Source data:
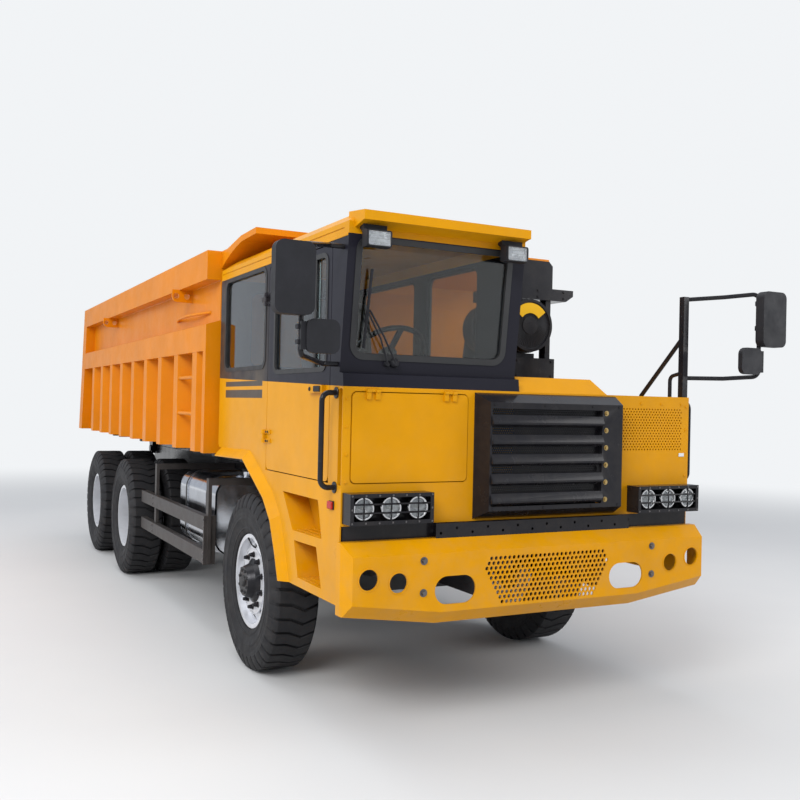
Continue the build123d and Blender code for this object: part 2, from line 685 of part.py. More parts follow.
def arch_lip():
    """The flared lip that runs round the arch, on the truck's left."""
    outer = loft([arch_face(BODY_X, 0), arch_face(BODY_X + LIP_OUT, LIP_IN)], ruled=True)
    inner = loft([arch_face(BODY_X - 0.01, LIP_SHEET),
                  arch_face(BODY_X + LIP_OUT + 0.01, LIP_IN + LIP_SHEET)], ruled=True)
    root = extrude(arch_face(BODY_X - SHEET, 0), amount=SHEET, dir=(1, 0, 0))
    root = root - extrude(arch_face(BODY_X - SHEET, LIP_SHEET), amount=SHEET, dir=(1, 0, 0))
    lip = outer - inner + root
    lip = lip - block(BODY_X - 50, BODY_X + 100, 0, 3000, 0, BODY_BOTTOM)
    lip = lip - block(BODY_X - 50, BODY_X + 100, SIDE_REAR_Y - LIP_IN - LIP_SHEET - 2, 3000, 0, 2000)
    return lip


def side_skirt(top):
    """A side sheet with two step pockets and the wheel arch; top is the upper outline."""
    outline = [(FASCIA_Y + SHEET, BODY_BOTTOM)] + ARCH + top
    skirt = along_x(outline, BODY_X - SHEET, BODY_X)
    for points in STEPS:
        grown = offset(make_face(Polyline(*points, close=True)), STEP_SHEET, kind=Kind.INTERSECTION)
        plane = Plane((BODY_X - STEP_DEPTH, 0, 0), x_dir=(0, 1, 0), z_dir=(1, 0, 0))
        pocket = extrude(plane * grown, amount=STEP_DEPTH - 1, dir=(1, 0, 0))
        skirt = skirt + pocket
        skirt = skirt - along_x(list(points), BODY_X - STEP_DEPTH + STEP_SHEET, BODY_X + 10)
    return skirt + arch_lip()


right_top = [(SIDE_REAR_Y, CAB_FLOOR_BOTTOM), (1577, CAB_FLOOR_BOTTOM), (1345, CAB_BOTTOM),
             (FASCIA_Y + SHEET, CAB_BOTTOM)]
left_top = [(SIDE_REAR_Y, LEFT_WALL_TOP), (FASCIA_Y + SHEET, LEFT_WALL_TOP)]
nodes["fender_right"] = other_side(side_skirt(right_top))
nodes["fender_left"] = side_skirt(left_top)


# ---------------------------------------------------------------- deck, hump, radiator, engine
HUMP_X0 = -90
HUMP_X1 = 530
HUMP_Y0 = 150
HUMP_Y1 = 900
HUMP_TOP = 1890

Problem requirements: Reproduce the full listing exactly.

Complete answer:
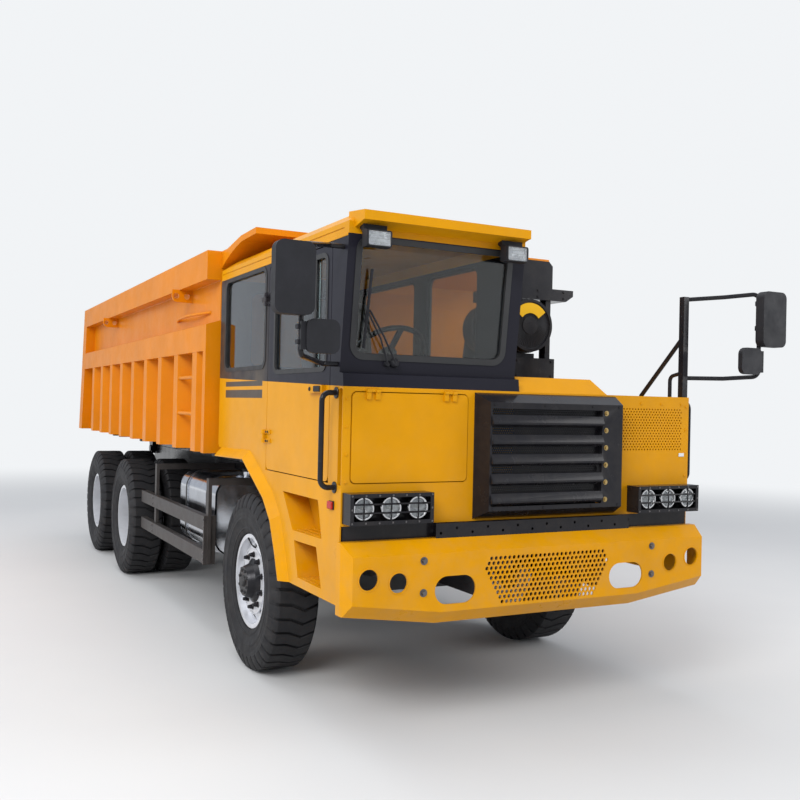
Continue the build123d and Blender code for this object: part 2, from line 685 of part.py. More parts follow.
def arch_lip():
    """The flared lip that runs round the arch, on the truck's left."""
    outer = loft([arch_face(BODY_X, 0), arch_face(BODY_X + LIP_OUT, LIP_IN)], ruled=True)
    inner = loft([arch_face(BODY_X - 0.01, LIP_SHEET),
                  arch_face(BODY_X + LIP_OUT + 0.01, LIP_IN + LIP_SHEET)], ruled=True)
    root = extrude(arch_face(BODY_X - SHEET, 0), amount=SHEET, dir=(1, 0, 0))
    root = root - extrude(arch_face(BODY_X - SHEET, LIP_SHEET), amount=SHEET, dir=(1, 0, 0))
    lip = outer - inner + root
    lip = lip - block(BODY_X - 50, BODY_X + 100, 0, 3000, 0, BODY_BOTTOM)
    lip = lip - block(BODY_X - 50, BODY_X + 100, SIDE_REAR_Y - LIP_IN - LIP_SHEET - 2, 3000, 0, 2000)
    return lip


def side_skirt(top):
    """A side sheet with two step pockets and the wheel arch; top is the upper outline."""
    outline = [(FASCIA_Y + SHEET, BODY_BOTTOM)] + ARCH + top
    skirt = along_x(outline, BODY_X - SHEET, BODY_X)
    for points in STEPS:
        grown = offset(make_face(Polyline(*points, close=True)), STEP_SHEET, kind=Kind.INTERSECTION)
        plane = Plane((BODY_X - STEP_DEPTH, 0, 0), x_dir=(0, 1, 0), z_dir=(1, 0, 0))
        pocket = extrude(plane * grown, amount=STEP_DEPTH - 1, dir=(1, 0, 0))
        skirt = skirt + pocket
        skirt = skirt - along_x(list(points), BODY_X - STEP_DEPTH + STEP_SHEET, BODY_X + 10)
    return skirt + arch_lip()


right_top = [(SIDE_REAR_Y, CAB_FLOOR_BOTTOM), (1577, CAB_FLOOR_BOTTOM), (1345, CAB_BOTTOM),
             (FASCIA_Y + SHEET, CAB_BOTTOM)]
left_top = [(SIDE_REAR_Y, LEFT_WALL_TOP), (FASCIA_Y + SHEET, LEFT_WALL_TOP)]
nodes["fender_right"] = other_side(side_skirt(right_top))
nodes["fender_left"] = side_skirt(left_top)


# ---------------------------------------------------------------- deck, hump, radiator, engine
HUMP_X0 = -90
HUMP_X1 = 530
HUMP_Y0 = 150
HUMP_Y1 = 900
HUMP_TOP = 1890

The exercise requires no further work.